PROBLEM TO WORK ON. Go through the material below, count the lines with the word "materials", and reply with the count alone.

Recorded data:
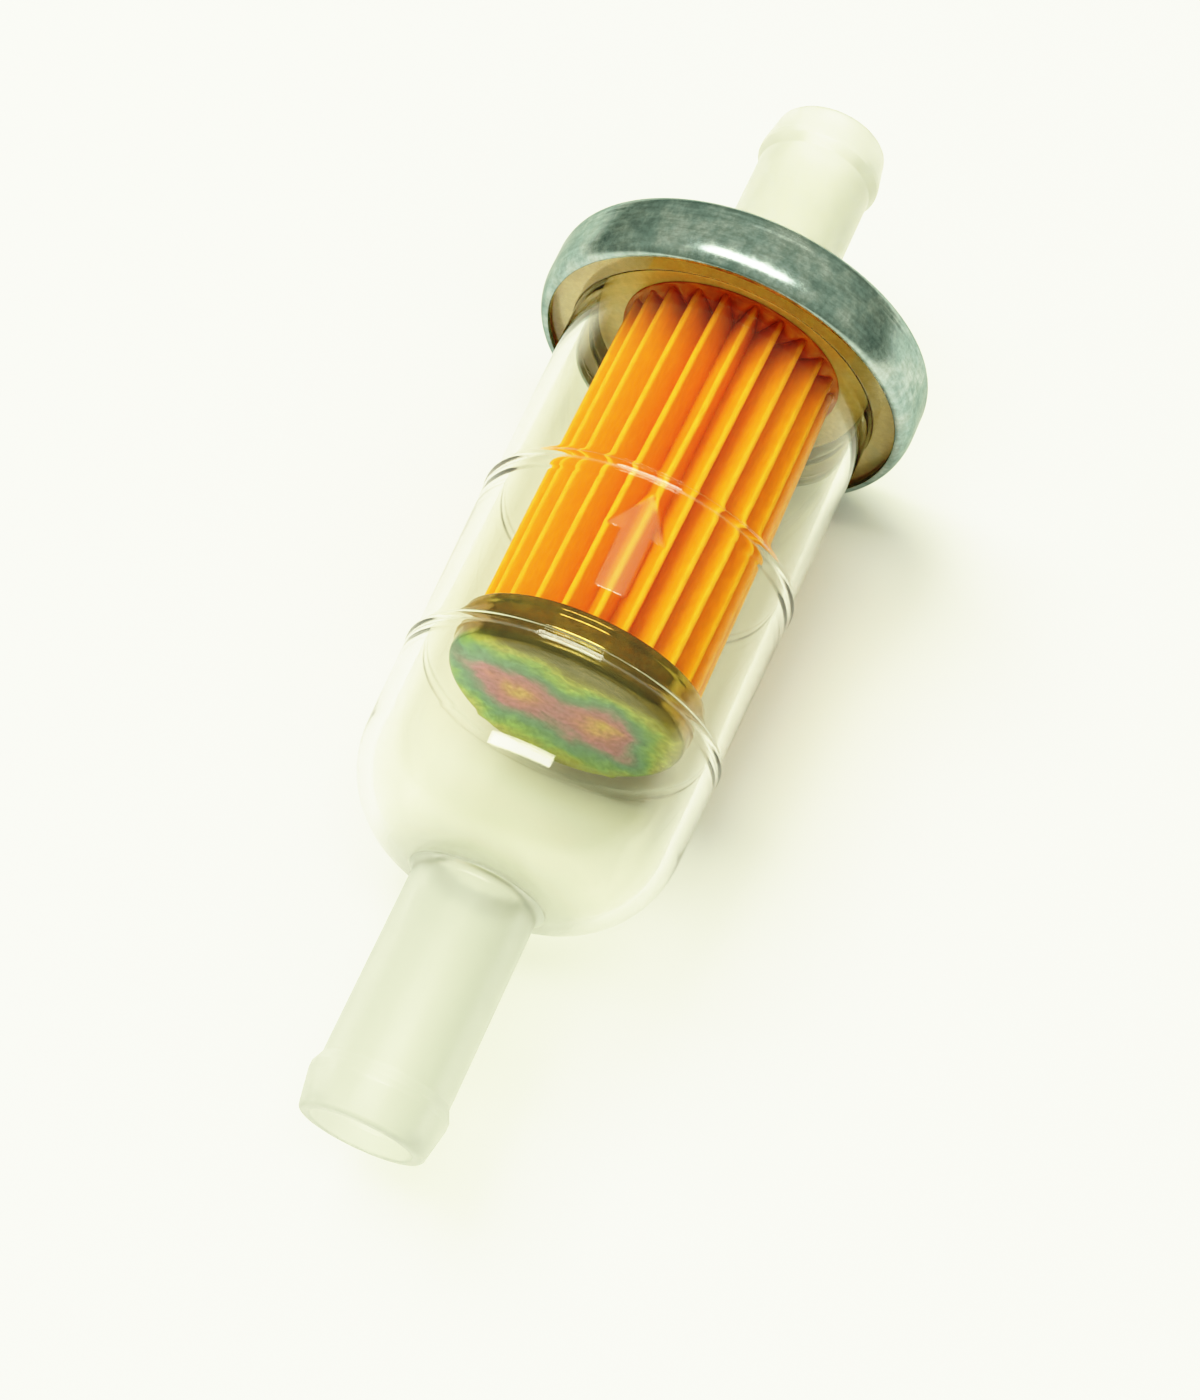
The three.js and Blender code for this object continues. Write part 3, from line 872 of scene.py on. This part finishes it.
def room():
    """A dim room, lighter overhead than round the sides, for the metal and the bowl to reflect."""
    world = bpy.data.worlds.new("room")
    world.use_nodes = True
    tree = world.node_tree
    background = tree.nodes["Background"]
    coords = tree.nodes.new("ShaderNodeTexCoord")
    split = tree.nodes.new("ShaderNodeSeparateXYZ")
    ramp = tree.nodes.new("ShaderNodeValToRGB")
    tree.links.new(coords.outputs["Generated"], split.inputs[0])
    tree.links.new(split.outputs[2], ramp.inputs[0])
    tree.links.new(ramp.outputs[0], background.inputs["Color"])
    elements = ramp.color_ramp.elements
    elements[0].position, elements[0].color = 0.0, (0.32, 0.345, 0.335, 1)
    elements[1].position, elements[1].color = 0.55, (0.56, 0.60, 0.59, 1)
    elements.new(0.2).color = (0.40, 0.43, 0.42, 1)
    background.inputs["Strength"].default_value = 1.0
    world.cycles.sampling_method = "NONE"
    bpy.context.scene.world = world


def floor():
    """A wide plain sheet under the filter."""
    bpy.ops.mesh.primitive_circle_add(vertices=96, radius=2.5, fill_type="NGON", location=(0, 0, 0))
    sheet = bpy.context.object
    sheet.name = "floor"
    sheet.data.materials.append(pale_paper())


def film():
    """A photographic tone curve with a warm white balance; highlights roll off, shadows are firm."""
    settings = bpy.context.scene.view_settings
    settings.view_transform = "Standard"
    settings.use_curve_mapping = True
    mapping = settings.curve_mapping
    white = 2.0
    mapping.white_level = (white, white, white * 1.3)
    points = mapping.curves[3].points
    for light, shown in [(0.04, 0.012), (0.1, 0.08), (0.3, 0.34), (0.6, 0.65), (1.0, 0.88), (1.4, 0.95)]:
        points.new(light / white, shown)
    mapping.update()


camera()
room()
floor()
soft_light("ceiling_light", (0.0, -0.1, 1.0), 1.8, (1.45, 0.42), 24.0, (1.0, 1.0, 1.0))
window = soft_light("window_light", (-0.45, 0.20, 0.87), 2.5, (1.5, 1.5), 84.0, (1.0, 1.0, 1.0))
fill = soft_light("fill_light", (0.55, -0.50, 0.67), 2.5, (1.2, 1.2), 14.0, (1.0, 1.0, 1.0))
for lamp in (window, fill):
    lamp.visible_glossy = False
    lamp.visible_transmission = False
cycles = bpy.context.scene.cycles
cycles.max_bounces, cycles.diffuse_bounces, cycles.transmission_bounces = 20, 8, 16
cycles.transparent_max_bounces = 24
film()

inlet_bowl()
outlet_cap()
crimp_ring()
seal_ring()
element_plate()
end_cap()
pleated_paper()
glue_bed("filter_plate_glue", PLATE_FRONT - 0.05, -0.7, 9.5, "plate_adhesive")
glue_bed("filter_cup_glue", CUP_FACE + CUP_SHEET + 0.3, 2.1, 9.42, "end_cap_adhesive")
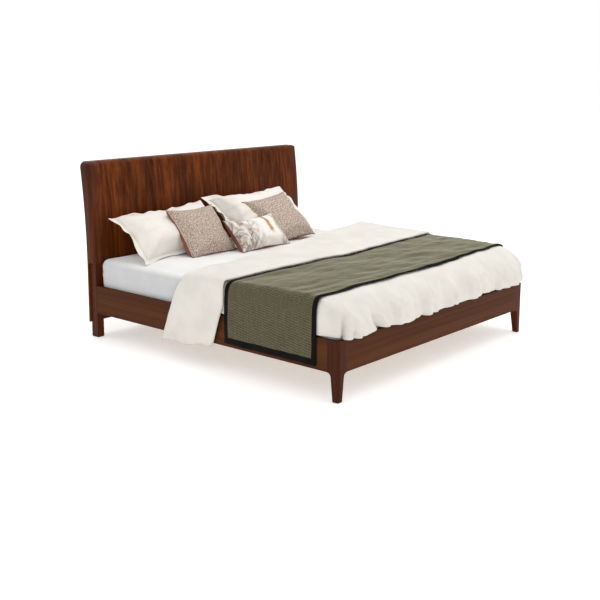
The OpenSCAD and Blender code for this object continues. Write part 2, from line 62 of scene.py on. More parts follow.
# The looks' mattress is higher in its middle than the CAD's flat one, so its edges lie lower.
crown = 0.034                       # how much higher its middle stands than its edges
crown_reach = 0.25                  # how far in from its edges it still rises
pressed = 0.018                     # how far it sinks under the duvet


# ---------------------------------------------------------------- noise, curves and grids of points
def waves(p, size, seed, octaves=2):
    """Smooth noise of about unit height at the points p, with features of about the given size."""
    rng = np.random.default_rng(seed)
    p = np.asarray(p, float)
    total, out, amp = 0.0, np.zeros(len(p)), 1.0
    for _ in range(octaves):
        for _ in range(9):
            d = rng.normal(size=p.shape[1])
            d *= 2 * math.pi / size * rng.uniform(0.6, 1.4) / np.linalg.norm(d)
            out += amp * np.sin(p @ d + rng.uniform(0, 2 * math.pi))
        total += amp * 2.1
        amp *= 0.55
        size *= 0.5
    return out / total


def ramp(x, a, b):
    """From 0 at a to 1 at b, with soft ends."""
    t = np.clip((np.asarray(x, float) - a) / (b - a), 0, 1)
    return t * t * (3 - 2 * t)


def quarter(a, b, n, count):
    """A superellipse quarter from (0, 0), falling by b while it goes out by a."""
    t = np.linspace(0, math.pi / 2, count)
    return a * np.sin(t) ** (2 / n), -b * (1 - np.cos(t) ** (2 / n))


def evenly(line, step):
    """The points of a polyline again, evenly spaced, and the distances along it."""
    line = np.asarray(line, float)
    s = np.concatenate([[0], np.cumsum(np.linalg.norm(np.diff(line, axis=0), axis=1))])
    n = max(3, int(round(s[-1] / step)) + 1)
    t = np.linspace(0, s[-1], n)
    return np.stack([np.interp(t, s, line[:, k]) for k in range(line.shape[1])], 1), t


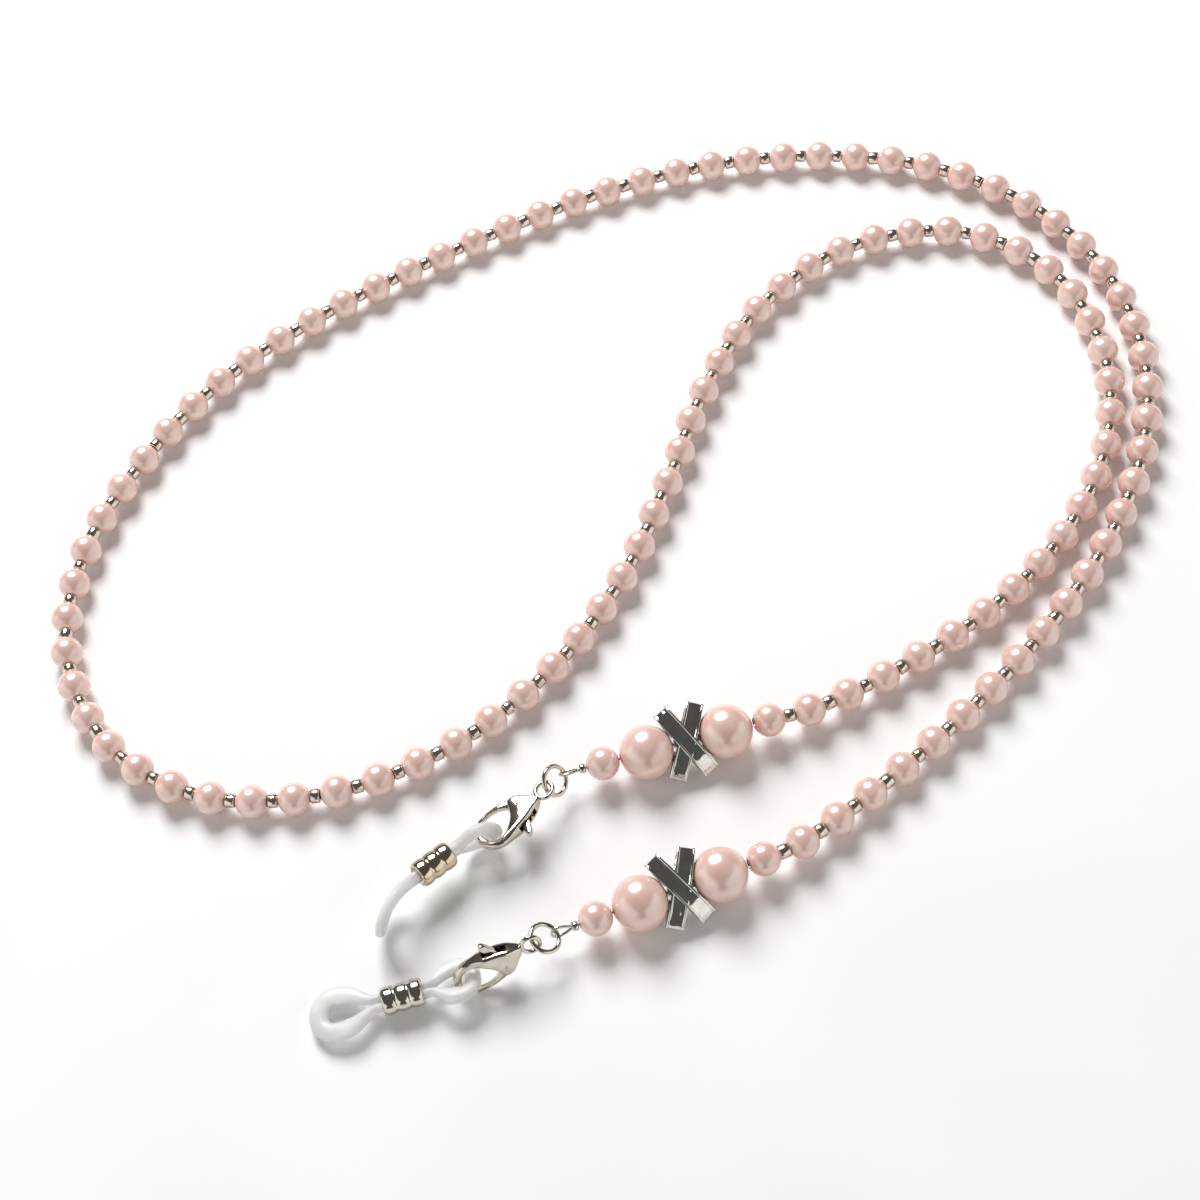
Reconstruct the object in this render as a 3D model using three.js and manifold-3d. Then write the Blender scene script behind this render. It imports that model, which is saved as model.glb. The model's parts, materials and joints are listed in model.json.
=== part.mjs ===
// Beaded eyeglass retainer strap: one long strand of small pearls and metal seed beads on a
// beading wire. Each end carries a cluster (large pearl, crossed-strap spacer, large pearl, small
// pearl), a crimped wire loop, a jump ring, a lobster clasp and a silicone loop with its slider,
// which grips a temple arm of the glasses.
// Units are millimetres, +Z is up, and the strap lies on the plane z = 0.
import * as THREE from "three";
import { mergeVertices } from "three/addons/utils/BufferGeometryUtils.js";
import Module from "manifold-3d";

const wasm = await Module();
wasm.setup();

// ---------------------------------------------------------------- driving dimensions
const PEARL_D = 4.7;
const LARGE_PEARL_D = 7.6;
const SEED_D = 2.0;
const SEED_LENGTH = 1.3; // the length that shows between two pearls
const BEAD_BORE_D = 1.1;
const BEAD_PLAY = 0.1; // free play beside each bead of a cluster
const RUN_PEARLS = 4; // pearls that share one node of the strand
const RUN_GAP = 0.12; // between a run's last seed bead and the next run's pearl

const WIRE_D = 0.4;
const CRIMP_D = 1.4;
const CRIMP_LENGTH = 0.9;
const WIRE_LOOP_LENGTH = 3.0;
const WIRE_LOOP_BEND = 0.82; // centre-line radius where the loop goes round the jump ring
const WIRE_PLAY = 0.16; // of the two legs of the wire loop in the crimp bead
const LEG_GAP = 0.04; // between those legs
const RING_PLAY_IN_LOOP = 0.145; // between the jump ring's wire and the wire loop's bend

const RING_WIRE_D = 0.65;
const RING_D = 4.65; // outside
const RING_SPLIT = 0.15;
const RING_PLAY_IN_EYE = 0.255; // between the jump ring's wire and the clasp's eye

const SPACER_LENGTH = 11.2; // along one strap
const SPACER_DEPTH = 3.2;
const STRAP_WIDTH = 2.4;
const STRAP_WALL = 0.7;
const STRAP_ANGLE = 27.5; // of each strap to the plane square to the wire, in degrees
const STRAP_RISE = 0.15; // the upper strap stands this much proud of the lower one
const STRAP_GROOVE = 0.2;
const STRAP_RIM = 0.3;
const SPACER_BOSS_LENGTH = 3.6;

const CLASP_THICKNESS = 2.4; // at the shoulder
const HOOK_THICKNESS = 1.3;
const LEVER_THICKNESS = 0.9;
const LEVER_PLAY = 0.12; // each side of the lever in its slot
const PIN_D = 0.8;
const PIN_PLAY = 0.06; // radial
const EYE_D = 3.1; // outside
const EYE_WIRE_D = 0.62;
const EYE_RIM = 1.55; // where the eye's rim ends on the clasp, which laps over the neck
const SPRING_THICKNESS = 0.16;

const BAND_WIDTH = 2.1;
const BAND_THICKNESS = 1.6;
const BAND_PINCH = 1.05; // each band's width where the slider squeezes the pair
const BAND_GAP = 0.3; // between the two bands there
const LOOP_LENGTH = 21.1; // along the loop, from the band in the hook to the band at the far tip
const SLIDER_PLACE = 9.6; // from the band in the hook to the slider's middle
const SLIDER_LENGTH = 5.5;
const SLIDER_PLAY = 0.18; // between the corners of the bands and the slider's bore
const SLIDER_WALL = 0.28; // at the crown of each of its rings
const SLIDER_GROOVE = 0.2; // how deep the rings part
const SLIDER_TRAVEL = 1.15; // pinched band past each end of the slider
const CUT_PAST = 1; // how far a cutting solid reaches past what it cuts

// The point of the table below the middle of the strap, which becomes the origin.
const MIDDLE = [4.67, 9.46];

// The strand's route, from the innermost pearl of end A to that of end B.
const ROUTE = [
  [21.1, -25.4, 3.8], [27.0, -24.3, 3.2], [38.0, -20.3, 2.5], [54.4, -12.0, 2.37],
  [68.3, -0.6, 2.35], [78.2, 14.4, 2.35], [81.6, 31.5, 2.35], [77.2, 48.3, 2.35],
  [64.8, 58.6, 2.35], [46.9, 58.4, 2.35], [31.2, 48.8, 2.35], [20.5, 34.4, 2.35],
  [12.4, 17.6, 2.35], [3.7, 2.0, 2.35], [-8.1, -11.8, 2.35], [-23.0, -22.0, 2.35],
  [-40.6, -27.0, 2.35], [-58.4, -25.0, 2.35], [-72.3, -14.5, 2.35], [-78.4, 2.2, 2.35],
  [-75.6, 19.7, 2.35], [-66.8, 35.0, 2.35], [-54.9, 47.9, 2.35], [-40.2, 57.7, 2.35],
  [-23.8, 65.5, 2.35], [-7.4, 71.9, 2.35], [9.6, 77.1, 2.35], [27.6, 79.8, 2.35],
  [45.8, 78.7, 2.35], [62.9, 73.2, 2.35], [77.1, 62.1, 2.35], [85.7, 46.4, 2.35],
  [87.4, 28.8, 2.35], [82.8, 11.6, 2.35], [73.2, -4.1, 2.35], [60.8, -17.3, 2.35],
  [46.9, -28.7, 2.37], [32.2, -38.6, 2.5], [22.1, -44.4, 3.2], [17.2, -46.1, 3.8],
];

// How each end lies. A heading is in degrees from +X, seen from above, and a rise is the slope
// upwards. loopBend gives the silicone loop's [distance from the hook, heading, rise].
const ENDS = {
  a: {
    hinge: ROUTE[0],
    heading: 188, // of the cluster, away from the strand
    spacerLean: 30, // of the spacer's face, back from lying flat
    wireLoopTurn: 0,
    ringHeading: 223,
    ringRise: 20,
    ringNormal: [0.5, -0.5, 0.7],
    claspHeading: 225,
    claspRise: -5,
    claspNormal: [-0.3, 0, 0.95],
    loopBend: [[0, 186, 1], [5.6, 214, 6], [13.6, 214, 6], [22, 256, -26]],
    loopAcross: [[-0.25, -0.15, 0.93], [0.1, -0.5, 0.8]],
  },
  b: {
    hinge: ROUTE[ROUTE.length - 1],
    heading: 193,
    spacerLean: 30,
    wireLoopTurn: 30,
    ringHeading: 210,
    ringRise: 25,
    ringNormal: [0.1, -0.15, 0.98],
    claspHeading: 191,
    claspRise: -5,
    claspNormal: [-0.19, 0.9, -0.38],
    loopBend: [[0, 187, -5], [5.6, 188, -3], [13.6, 188, -3], [22, 180, -10]],
    loopAcross: [[-0.19, 0.92, -0.3], [-0.1, 0.99, 0]],
  },
};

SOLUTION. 2